* [Problem to work on]: Starting at the line that contains "for item in" and stopping at the line that contains "# angles are", repeat every line exactly, the two end lines included, and nothing else.
───── Dataset content
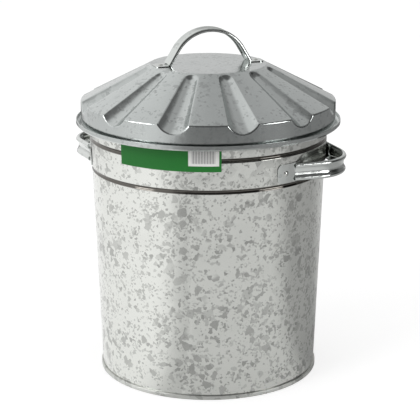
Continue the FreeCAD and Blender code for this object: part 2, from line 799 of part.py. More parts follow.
def make_rivets(name, spot):
    """Two headed pins through tab and sheet, each peened over below the sheet."""
    body = new_body(name + "_one")
    seat = f"({S}tab_seat + {S}strap_gauge + {S}rivet_gap)"
    below = f"(0 - {GAUGE} - {S}rivet_gap)"
    head, shank, tail = (f"({S}{part} / 2)" for part in ("rivet_head", "rivet_shank", "rivet_tail"))
    # The head's dome is drawn as two flats round a flat crown.
    side = f"({S}rivet_head_height / 4)"
    bend = f"({side} + 0.7 * ({S}rivet_head_height - {side}))"
    corners = [
        (ZERO, f"{below} - {S}rivet_tail_height"),
        (tail, f"{below} - {S}rivet_tail_height"),
        (tail, below),
        (shank, below),
        (shank, seat),
        (head, seat),
        (head, f"{seat} + {side}"),
        (f"{S}rivet_shoulder / 2", f"{seat} + {bend}"),
        (f"{S}rivet_crown_flat / 2", f"{seat} + {S}rivet_head_height"),
        (ZERO, f"{seat} + {S}rivet_head_height"),
    ]
    revolve(body, corners, name + "_turned")
    body.Placement = spot
    return mirrored_pair(name, body)


def make_drills(name, spot):
    """The two holes that the rivets of one handle pass through."""
    drill = doc.addObject("Part::Cylinder", name)
    drill.setExpression("Radius", f"{S}rivet_shank / 2 + {S}rivet_gap")
    depth = f"(2 * ({GAUGE} + {S}tab_seat + {S}strap_gauge))"
    drill.setExpression("Height", f"2 * {depth}")
    drill.Placement = spot * FreeCAD.Placement(
        FreeCAD.Vector(0, 0, -read(depth)), FreeCAD.Rotation()
    )
    return mirrored_pair(name, drill)


# ---------------------------------------------------------------- paper label

def make_label():
    """Strip of paper bent round the wall, over the upper bead."""
    body = new_body("label")
    low, high = S + "label_bottom", S + "label_top"
    off, face = f"({BAND} + {S}label_gap)", f"({BAND} + {S}label_gap + {S}paper_gauge)"
    corners = [
        (wall_radius(low, off), low),
        (wall_radius(low, face), low),
        (wall_radius(high, face), high),
        (wall_radius(high, off), high),
    ]
    revolve(body, corners, "label_bent", S + "label_arc", middle=True)
    body.Placement.Rotation = upright_turn(read(S + "label_centre"))
    return body


# ---------------------------------------------------------------- build

def build_can():
    """The pieces that stand still."""
    wall = fuse("can_wall_seamed", make_can_wall(), make_lock_seam())
    pieces = [make_can_floor(), make_rim_wire(), make_label()]
    spot = side_rivet_spot()
    for side, turn in (("right", 0), ("left", 180)):
        strap = make_side_handle("side_handle_" + side)
        handle = cut("side_handle_" + side, strap, make_drills("tab_drill_" + side, spot))
        rivets = make_rivets("side_handle_rivets_" + side, spot)
        drills = make_drills("wall_drill_" + side, spot)
        for piece in (handle, rivets, drills):
            lean_on_wall(piece, turn)
        wall = cut("can_wall_" + side, wall, drills)
        handle.Label = "side_handle_" + side
        rivets.Label = "side_handle_rivets_" + side
        pieces += [handle, rivets]
    wall.Label = "can_wall"
    return [wall] + pieces


def build_lid():
    """The lid, its arch and rivets, turned as one about Z."""
    turn = upright_turn(read(S + "lid_turn"))
    flutes_off_handle = upright_turn(read(S + "flute_turn"))
    shell = fuse("lid_whole", make_lid_sheet(), make_lid_lip())
    shell.Placement.Rotation = turn * flutes_off_handle
    spot = lid_rivet_spot()
    # The arch's own X is up, its Y runs along the handle.
    stand = FreeCAD.Placement(
        FreeCAD.Vector(), turn * FreeCAD.Rotation(FreeCAD.Vector(1, 1, 1), -120)
    )
    handle = cut("lid_handle", make_lid_handle("lid_handle"), make_drills("lid_tab_drill", spot))
    rivets = make_rivets("lid_handle_rivets", spot)
    drills = make_drills("lid_drill", spot)
    for piece in (handle, rivets, drills):
        piece.Placement = stand
    shell = cut("lid_shell", shell, drills)
    shell.Label = "lid_shell"
    handle.Label = "lid_handle"
    rivets.Label = "lid_handle_rivets"
    return [shell, handle, rivets]


pieces = build_can() + build_lid()
doc.recompute()

for item in doc.Objects:
    if "Invalid" in item.State or "Error" in item.State:
        raise RuntimeError(f"{item.Name} failed: {item.getStatusString()}")
for piece in pieces:
    if piece.Shape.isNull() or not piece.Shape.isValid() or not piece.Shape.Solids:
        raise RuntimeError(f"{piece.Label} is not a valid solid")

os.makedirs("parts", exist_ok=True)
for piece in pieces:
    piece.Shape.exportStep(os.path.join("parts", piece.Label + ".step"))
    print(f"{piece.Label}: {len(piece.Shape.Solids)} solids, {piece.Shape.Volume:.0f} mm3")
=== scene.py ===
import math

import bpy
from mathutils import Matrix, Vector


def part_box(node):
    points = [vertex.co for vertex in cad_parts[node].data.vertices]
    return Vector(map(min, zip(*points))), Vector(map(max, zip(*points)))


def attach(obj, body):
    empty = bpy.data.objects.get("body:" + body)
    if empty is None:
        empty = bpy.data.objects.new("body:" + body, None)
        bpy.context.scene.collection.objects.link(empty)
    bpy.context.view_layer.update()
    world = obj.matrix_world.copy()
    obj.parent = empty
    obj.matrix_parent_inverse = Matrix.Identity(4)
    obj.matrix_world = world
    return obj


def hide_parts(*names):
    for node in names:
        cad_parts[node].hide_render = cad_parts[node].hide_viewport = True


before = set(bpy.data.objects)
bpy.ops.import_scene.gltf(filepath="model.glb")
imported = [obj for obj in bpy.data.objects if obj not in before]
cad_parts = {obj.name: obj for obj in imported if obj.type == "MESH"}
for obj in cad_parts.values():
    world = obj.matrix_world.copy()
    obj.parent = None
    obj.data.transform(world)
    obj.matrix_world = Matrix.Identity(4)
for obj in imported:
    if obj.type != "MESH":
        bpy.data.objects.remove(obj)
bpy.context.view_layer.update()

# Galvanized trash can: turned sheet wall and floor, fluted lid, ribbed strap handles, rivets and
# a paper label. Sizes are millimetres on the can's own axes, heights count from the floor and
# angles are degrees. MM turns them into metres, in which meshes and patterns are made.

MM = 0.001


# ---------------------------------------------------------------- camera

CAMERA_TURN = 21.7
CAMERA_DOWN = 15.835

camera = bpy.data.objects.new("camera", bpy.data.cameras.new("camera"))
bpy.context.scene.collection.objects.link(camera)
camera.location = (0.6389, -1.6056, 0.6756)
camera.rotation_euler = (math.radians(90 - CAMERA_DOWN), 0, math.radians(CAMERA_TURN))
camera.data.sensor_width = 36
camera.data.lens = 132
camera.data.shift_x = 0.00429
bpy.context.scene.camera = camera
bpy.context.scene.view_settings.view_transform = "Standard"

# The picture's right and its depth, both level. Table, studio and lamps are laid out on them.
TO_RIGHT = Vector((math.cos(math.radians(CAMERA_TURN)), math.sin(math.radians(CAMERA_TURN)), 0))
TO_BACK = Vector((-TO_RIGHT.y, TO_RIGHT.x, 0))
STRAIGHT_UP = Vector((0, 0, 1))


# ---------------------------------------------------------------- helpers for pieces

# Points this close are one, in metres: in a drawn outline, a turned piece and a copied one.
OUTLINE_MERGE = 1e-7
TURNED_MERGE = 2e-7
COPY_MERGE = 1e-6


def nothing_selected():
    if bpy.context.object and bpy.context.object.mode != "OBJECT":
        bpy.ops.object.mode_set(mode="OBJECT")
    bpy.ops.object.select_all(action="DESELECT")


def arc(centre, radius, first, last, steps):
    """Points (radius, height) along a bend, from the angle first to the angle last."""
    angles = [math.radians(first + (last - first) * i / steps) for i in range(steps + 1)]
    return [(centre[0] + radius * math.cos(a), centre[1] + radius * math.sin(a)) for a in angles]


def outlined(name, points):
    """A closed chain of edges in the XZ plane, left in edit mode with all of it selected."""
    nothing_selected()
    bpy.ops.mesh.primitive_plane_add(size=MM)
    piece = bpy.context.object
    piece.name = piece.data.name = name
    bpy.ops.object.mode_set(mode="EDIT")
    bpy.ops.mesh.select_all(action="SELECT")
    bpy.ops.mesh.merge(type="CENTER")
    here = Vector((points[0][0], 0, points[0][1])) * MM
    bpy.ops.transform.translate(value=here)
    for radius, height in points[1:] + points[:1]:
        there = Vector((radius, 0, height)) * MM
        bpy.ops.mesh.extrude_vertices_move(TRANSFORM_OT_translate={"value": there - here})
        here = there
    bpy.ops.mesh.select_all(action="SELECT")
    bpy.ops.mesh.remove_doubles(threshold=OUTLINE_MERGE)
    return piece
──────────
* [Output of the task]:
for item in doc.Objects:
    if "Invalid" in item.State or "Error" in item.State:
        raise RuntimeError(f"{item.Name} failed: {item.getStatusString()}")
for piece in pieces:
    if piece.Shape.isNull() or not piece.Shape.isValid() or not piece.Shape.Solids:
        raise RuntimeError(f"{piece.Label} is not a valid solid")

os.makedirs("parts", exist_ok=True)
for piece in pieces:
    piece.Shape.exportStep(os.path.join("parts", piece.Label + ".step"))
    print(f"{piece.Label}: {len(piece.Shape.Solids)} solids, {piece.Shape.Volume:.0f} mm3")
=== scene.py ===
import math

import bpy
from mathutils import Matrix, Vector


def part_box(node):
    points = [vertex.co for vertex in cad_parts[node].data.vertices]
    return Vector(map(min, zip(*points))), Vector(map(max, zip(*points)))


def attach(obj, body):
    empty = bpy.data.objects.get("body:" + body)
    if empty is None:
        empty = bpy.data.objects.new("body:" + body, None)
        bpy.context.scene.collection.objects.link(empty)
    bpy.context.view_layer.update()
    world = obj.matrix_world.copy()
    obj.parent = empty
    obj.matrix_parent_inverse = Matrix.Identity(4)
    obj.matrix_world = world
    return obj


def hide_parts(*names):
    for node in names:
        cad_parts[node].hide_render = cad_parts[node].hide_viewport = True


before = set(bpy.data.objects)
bpy.ops.import_scene.gltf(filepath="model.glb")
imported = [obj for obj in bpy.data.objects if obj not in before]
cad_parts = {obj.name: obj for obj in imported if obj.type == "MESH"}
for obj in cad_parts.values():
    world = obj.matrix_world.copy()
    obj.parent = None
    obj.data.transform(world)
    obj.matrix_world = Matrix.Identity(4)
for obj in imported:
    if obj.type != "MESH":
        bpy.data.objects.remove(obj)
bpy.context.view_layer.update()

# Galvanized trash can: turned sheet wall and floor, fluted lid, ribbed strap handles, rivets and
# a paper label. Sizes are millimetres on the can's own axes, heights count from the floor and
# angles are degrees. MM turns them into metres, in which meshes and patterns are made.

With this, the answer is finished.